Output all the material that follows, exactly as given.

###

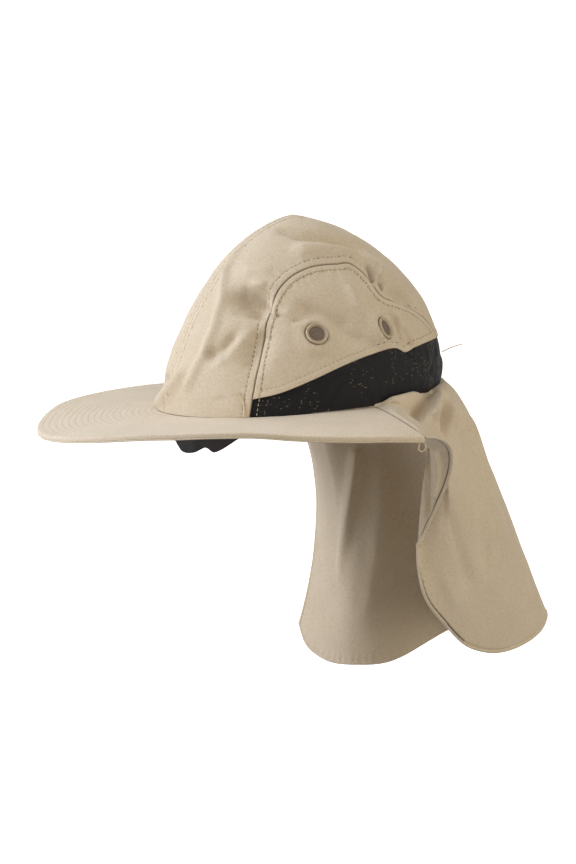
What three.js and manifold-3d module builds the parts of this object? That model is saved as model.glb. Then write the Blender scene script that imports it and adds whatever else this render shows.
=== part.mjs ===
// A floppy sun hat: a soft crown of four panels, a mesh band, a stiff brim and a neck cape.
// Millimetres, +Z up, the front of the hat towards -Y and the wearer's left at +X.
// The origin is the middle of the head opening, level with the underside of the brim.
// A turn is a plan angle in degrees, 0 at the left ear, -90 at the front and 90 at the back.

import * as THREE from "three";
import { mergeVertices } from "three/addons/utils/BufferGeometryUtils.js";
import Module from "manifold-3d";

const wasm = await Module();
wasm.setup();

// Head opening and crown
const headHalfWidth = 85;
const headHalfLength = 105;
const crownHeight = 134;
const crownRoundness = 1.6;
const crownLean = 7.5;
const apexShift = 3;
const crownBase = 4.5;
const clothThickness = 1.4;
const seamGap = 0.4;

// Mesh band
const meshThickness = 1.2;
const meshBase = 5.2;
const gatherStart = 22;
const gatherPitch = 6;
const gatherDepth = 0.9;

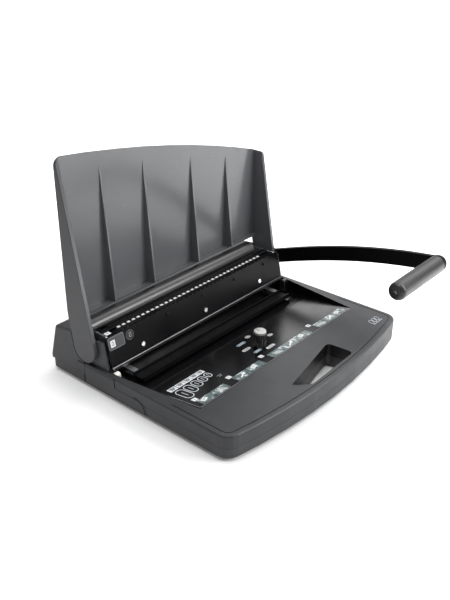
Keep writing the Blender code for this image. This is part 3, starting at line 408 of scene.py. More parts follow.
def tray_mask(tree):
    """1 inside the tray's outline in plan, 0 outside it."""
    place = parts_of(tree, object_place(tree))
    across = maths(tree, "ABSOLUTE", maths(tree, "SUBTRACT", place["X"], middle.x))
    front = middle.y + TRAY_FRONT * MM
    rear = middle.y + TRAY_REAR * MM
    widening = (TRAY_REAR_HALF - TRAY_FRONT_HALF) / (TRAY_REAR - TRAY_FRONT)
    reach = maths(tree, "MULTIPLY_ADD", maths(tree, "SUBTRACT", place["Y"], front),
                  widening, TRAY_FRONT_HALF * MM)
    inside = maths(tree, "LESS_THAN", across, reach)
    inside = maths(tree, "MULTIPLY", inside, maths(tree, "GREATER_THAN", place["Y"], front))
    return maths(tree, "MULTIPLY", inside, maths(tree, "LESS_THAN", place["Y"], rear))


def well_shade_mask(tree):
    """1 on the steep walls of the carrying handle's opening, where shade is painted, 0 everywhere
    else.
    """
    place = parts_of(tree, object_place(tree))
    inside = maths(tree, "LESS_THAN", parts_of(tree, surface_facing(tree))["Z"], WELL_STEEP)
    for axis, origin, low, high in (("X", middle.x, *WELL_X), ("Y", middle.y, *WELL_Y)):
        above = maths(tree, "GREATER_THAN", place[axis], origin + low * MM)
        below = maths(tree, "LESS_THAN", place[axis], origin + high * MM)
        inside = maths(tree, "MULTIPLY", inside, maths(tree, "MULTIPLY", above, below))
    return inside


tray = tray_mask(deck_tree)
well_shade = well_shade_mask(deck_tree)
# Black on the tray, and painted shade on the steep walls of the handle's opening.
relink(deck_tree, deck_shader.inputs["Base Color"],
       lambda now: blend_colour(deck_tree, maths(deck_tree, "MAXIMUM", tray, well_shade), now,
                                TRAY_AND_SHADE_BLACK))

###

■ Response to this exercise:
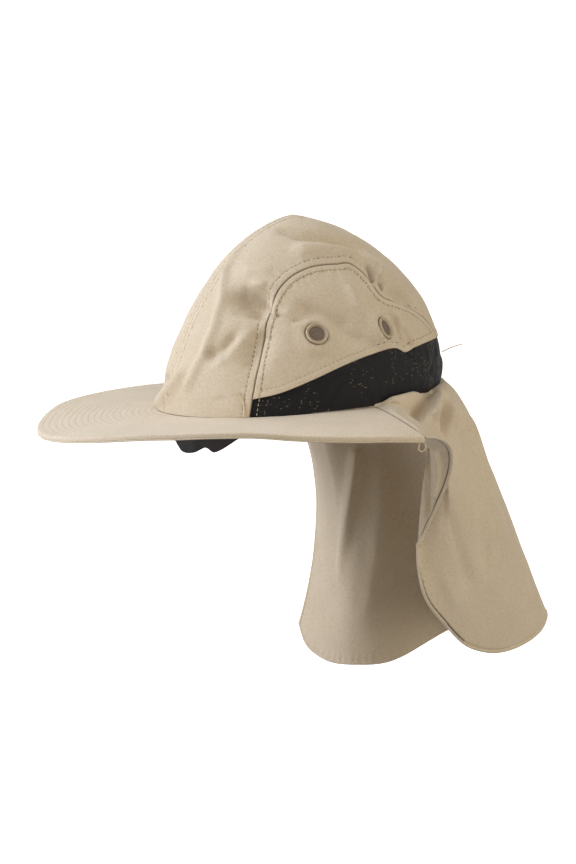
What three.js and manifold-3d module builds the parts of this object? That model is saved as model.glb. Then write the Blender scene script that imports it and adds whatever else this render shows.
=== part.mjs ===
// A floppy sun hat: a soft crown of four panels, a mesh band, a stiff brim and a neck cape.
// Millimetres, +Z up, the front of the hat towards -Y and the wearer's left at +X.
// The origin is the middle of the head opening, level with the underside of the brim.
// A turn is a plan angle in degrees, 0 at the left ear, -90 at the front and 90 at the back.

import * as THREE from "three";
import { mergeVertices } from "three/addons/utils/BufferGeometryUtils.js";
import Module from "manifold-3d";

const wasm = await Module();
wasm.setup();

// Head opening and crown
const headHalfWidth = 85;
const headHalfLength = 105;
const crownHeight = 134;
const crownRoundness = 1.6;
const crownLean = 7.5;
const apexShift = 3;
const crownBase = 4.5;
const clothThickness = 1.4;
const seamGap = 0.4;

// Mesh band
const meshThickness = 1.2;
const meshBase = 5.2;
const gatherStart = 22;
const gatherPitch = 6;
const gatherDepth = 0.9;

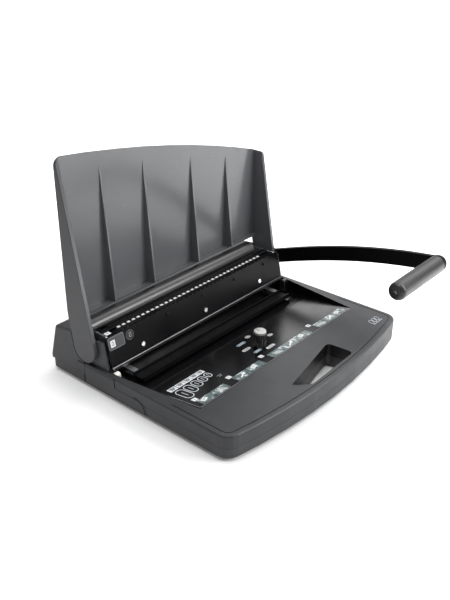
Keep writing the Blender code for this image. This is part 3, starting at line 408 of scene.py. More parts follow.
def tray_mask(tree):
    """1 inside the tray's outline in plan, 0 outside it."""
    place = parts_of(tree, object_place(tree))
    across = maths(tree, "ABSOLUTE", maths(tree, "SUBTRACT", place["X"], middle.x))
    front = middle.y + TRAY_FRONT * MM
    rear = middle.y + TRAY_REAR * MM
    widening = (TRAY_REAR_HALF - TRAY_FRONT_HALF) / (TRAY_REAR - TRAY_FRONT)
    reach = maths(tree, "MULTIPLY_ADD", maths(tree, "SUBTRACT", place["Y"], front),
                  widening, TRAY_FRONT_HALF * MM)
    inside = maths(tree, "LESS_THAN", across, reach)
    inside = maths(tree, "MULTIPLY", inside, maths(tree, "GREATER_THAN", place["Y"], front))
    return maths(tree, "MULTIPLY", inside, maths(tree, "LESS_THAN", place["Y"], rear))


def well_shade_mask(tree):
    """1 on the steep walls of the carrying handle's opening, where shade is painted, 0 everywhere
    else.
    """
    place = parts_of(tree, object_place(tree))
    inside = maths(tree, "LESS_THAN", parts_of(tree, surface_facing(tree))["Z"], WELL_STEEP)
    for axis, origin, low, high in (("X", middle.x, *WELL_X), ("Y", middle.y, *WELL_Y)):
        above = maths(tree, "GREATER_THAN", place[axis], origin + low * MM)
        below = maths(tree, "LESS_THAN", place[axis], origin + high * MM)
        inside = maths(tree, "MULTIPLY", inside, maths(tree, "MULTIPLY", above, below))
    return inside


tray = tray_mask(deck_tree)
well_shade = well_shade_mask(deck_tree)
# Black on the tray, and painted shade on the steep walls of the handle's opening.
relink(deck_tree, deck_shader.inputs["Base Color"],
       lambda now: blend_colour(deck_tree, maths(deck_tree, "MAXIMUM", tray, well_shade), now,
                                TRAY_AND_SHADE_BLACK))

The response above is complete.